Bletilla striata, known as hyacinth orchid or Chinese ground orchid, is a species of flowering plant in the orchid family Orchidaceae, native to Japan, Korea, Myanmar (Burma), and China (Anhui, Fujian, Gansu, Guangdong, Guangxi, Guizhou, Hubei, Hunan, Jiangsu, Jiangxi, Shaanxi, Sichuan, Zhejiang). It is most commonly found growing in clumps alongside grassy slopes with sandy soil.

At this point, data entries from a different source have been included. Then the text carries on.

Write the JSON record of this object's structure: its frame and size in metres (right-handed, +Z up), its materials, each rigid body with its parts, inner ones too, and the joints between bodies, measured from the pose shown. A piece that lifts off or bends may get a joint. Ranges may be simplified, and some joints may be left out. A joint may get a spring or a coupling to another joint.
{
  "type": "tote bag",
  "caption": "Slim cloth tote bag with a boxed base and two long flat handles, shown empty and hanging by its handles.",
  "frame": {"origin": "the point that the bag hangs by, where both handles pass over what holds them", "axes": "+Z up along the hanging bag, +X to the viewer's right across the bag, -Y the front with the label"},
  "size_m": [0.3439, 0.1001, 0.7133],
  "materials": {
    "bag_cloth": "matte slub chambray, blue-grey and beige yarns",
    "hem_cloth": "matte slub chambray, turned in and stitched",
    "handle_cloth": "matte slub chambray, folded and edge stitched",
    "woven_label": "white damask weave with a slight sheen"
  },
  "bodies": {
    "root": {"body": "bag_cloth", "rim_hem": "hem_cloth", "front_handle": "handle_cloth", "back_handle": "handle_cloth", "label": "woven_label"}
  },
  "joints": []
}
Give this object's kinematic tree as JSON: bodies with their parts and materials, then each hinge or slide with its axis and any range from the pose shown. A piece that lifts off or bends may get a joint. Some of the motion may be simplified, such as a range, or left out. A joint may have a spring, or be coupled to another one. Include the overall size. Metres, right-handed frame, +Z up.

The Latin specific epithet striata means "striped", in reference to the ribbed leaves.

== Description ==

Bletilla striata is a terrestrial orchid with pleated, spear-shaped leaves. It breaks dormancy in early spring, with each tuber of the previous year potentially sending out multiple shoots. These growths mature over the course of a couple months and eventually bear 3-7 magenta-pink flowers.

== Cultivation ==

In cultivation in the UK it is hardy in sheltered locations down to -10 C. It has gained the Royal Horticultural Society's Award of Garden Merit.

In the U.S. it may be grown in USDA hardiness zones 5–9, although a winter mulching for plants grown in zone 5 is recommended.

Like most terrestrial orchids, it drops its leaves as it enters winter dormancy; however, it tolerates moisture during this period much better than most others. Nevertheless, it is encouraged to grow Bletilla striata in a well-draining, humus-rich mix.

== Uses ==

Bletilla striata is used in Asian traditional medicine for problems with the lining of the alimentary canal, such as ulcers.

It is also used as a natural glue for making silk strings for traditional Chinese instruments such as the guqin.